What to Expect from your Career Guidance Interview

Careers Advisor

By Oliver Jenkin

Whether you are in Year 11 or 13 working towards GCSE or A Level exams, the chances are that at some point you will be offered (or will seek out) an interview with a professional Careers Adviser. This article seeks to help you get a better idea of what to expect from your interview so as to gain the most from the help offered.

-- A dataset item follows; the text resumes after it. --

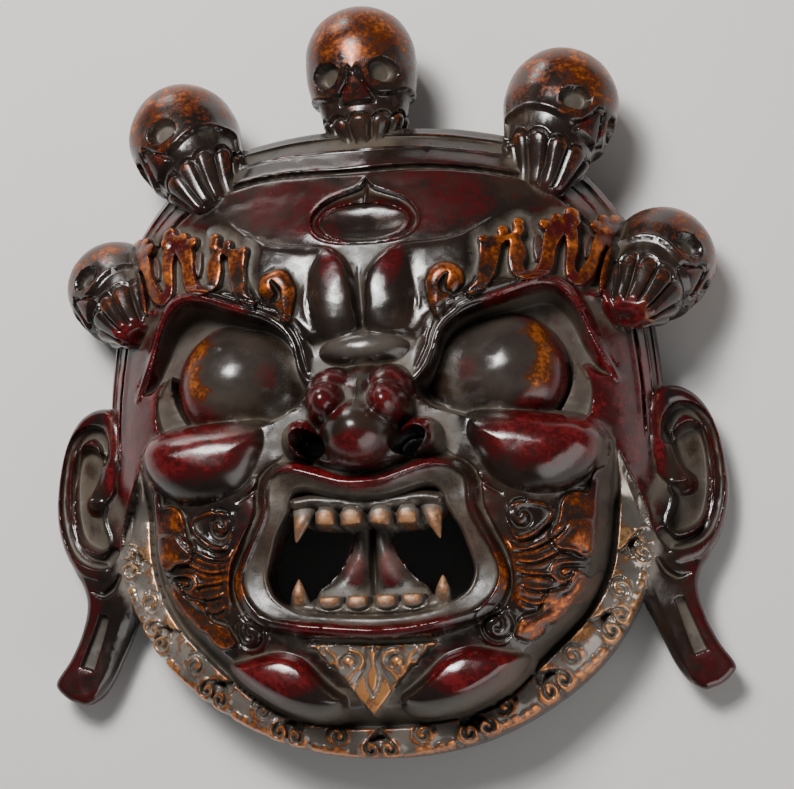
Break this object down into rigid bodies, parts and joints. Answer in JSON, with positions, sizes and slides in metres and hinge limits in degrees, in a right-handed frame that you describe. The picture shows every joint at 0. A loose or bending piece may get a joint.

What is the guidance interview for?

People seek career guidance with different career, educational and training-related needs. While at school or college you may need support with making effective subject choices or with weighing up the pros and cons of options such as going to college/university versus doing an apprenticeship for example. You may also need help sifting through the vast (and ever changing) range of occupations available. While significant people in your life such as teachers, parents or carers will be able to help with this to some extent, they may only know about the jobs they have held themselves and their knowledge may also be out-of-date. Whatever you need to discuss with your Adviser, there are some common features to career guidance which should apply in all cases.

What will it cover?

Most importantly, your career guidance interview is about you. This is your time, and no-one else should be setting the agenda about what should be discussed in your interview. This does not mean that your Adviser will not at times make suggestions regarding options that might be worth considering – they may for example be aware of work or educational opportunities that you were not aware of – but they should never tell you what you should do or treat anything you choose to share during your interview do with anything less than respect. We spend a significant amount of our lives in education and/or work and if we are being honest, most of us want to engage in learning and work that stimulates and satisfies us and hopefully makes the best use of our talents and personal qualities. As such we are all entitled to be listened to, acknowledged and supported when exploring something as fundamental as what we choose to do with our lives.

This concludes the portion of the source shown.